O leitor terá já a noção de que num dia provavelmente próximo se iniciará a prescrição de medicamentos através da “receita sem papel”, tão pomposamente designada por “desmaterialização da prescrição eletrónica de medicamentos”.
A entidade responsável aponta inúmeras vantagens, tal como o facto de “permitir poupança e maior segurança/controlo na emissão de receitas”.
Após a prescrição (que passa a ter várias possibilidades de emissão: sms, e-mail ou impressão do guia de tratamento), o utente dirige-se a qualquer farmácia, podendo levantar o receituário prescrito.
Todo o cenário previsto não expõe as questões que já se levantam relativamente a todo o processo, antes mesmo do seu início.
Como será este processo com os maiores usuários das farmácias portuguesas – os idosos? Difícil será que tenham a sua receita nas sms do seu telemóvel ou no seu e-mail. No caso de não conseguirem comprovar a sua identidade na farmácia, terão que ter a forma impressa da prescrição – guia de tratamento. Onde reside aqui o conceito de desmaterialização?
Estes usuários estarão informados sobre o que será necessário para ir à farmácia comprar os seus medicamentos? Há tentativa de informação eficaz da comunidade?
Mais ainda: é uma realidade que os meios informáticos obsoletos de algumas das unidades de saúde são manifestamente insuficientes para que esta prescrição seja efectuada no prazo estabelecido – o próximo dia 1 de Abril de 2016.
Como poderá, por exemplo, o seu Médico de Família fazer uma prescrição que não é suportada pelo seu material informático de trabalho? O que pensará este médico quando a resposta tarda para agilizar o processo, quando ele próprio avisa as entidades responsáveis sobre a necessidade desta actualização? E o que fará este profissional quando (como de costume) o sistema falha em pleno horário de trabalho?

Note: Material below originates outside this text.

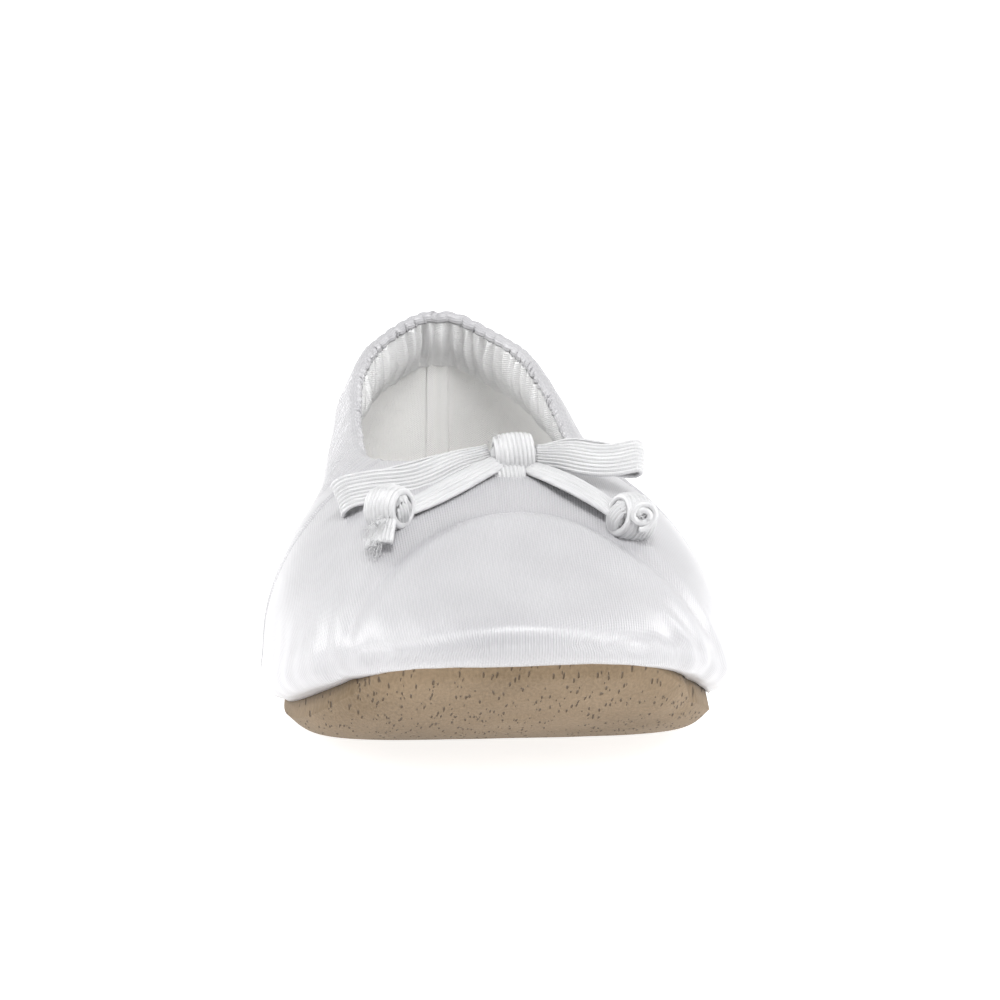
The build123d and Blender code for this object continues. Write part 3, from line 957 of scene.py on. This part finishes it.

Lá terão, médico e paciente, que (des)esperar pela bem dita receita. Lá terão os restantes utentes que esperar mais um pouco pela sua consulta. Lá terá o médico que sair do seu local de trabalho 2 horas depois da sua saída prevista, sem que isso seja contabilizado.
Mas continua-se a manter a “fé” na disponibilidade dos profissionais que defendem um bem maior, que é a oferta de cuidados à população, a sua optimização e a manutenção de uma boa relação médico-paciente. Mas tudo isto, à custa dos profissionais que estão no terreno, uma vez que nenhuma tarefa lhes é facilitada em todo este processo.
É uma realidade: não se podem fazer omeletes sem ovos… tal como não devem ocorrer consultas em ambientes adversos, pelas más condições dos edifícios das unidades de saúde, com obras de melhoramento prometidas há muito… tal como não se deve adiar indefinidamente a optimização dos cuidados de saúde prestados em Unidades de Saúde Familiar…
Apesar de toda esta adversidade, continuo a ver profissionais de saúde excepcionais, cheios de vontade de melhorar cada vez mais os cuidados que prestam, bem como as suas condições de trabalho e a satisfação dos utentes. Estes não querem estátuas ou memoriais, mas sim respeito e condições de trabalho.
Só assim, e todos juntos, conseguiremos que estas mudanças sejam bem sucedidas, não esquecendo nunca o interesse maior que nos norteia: os utentes, a sua confiança nos cuidados prestados e a sua saúde.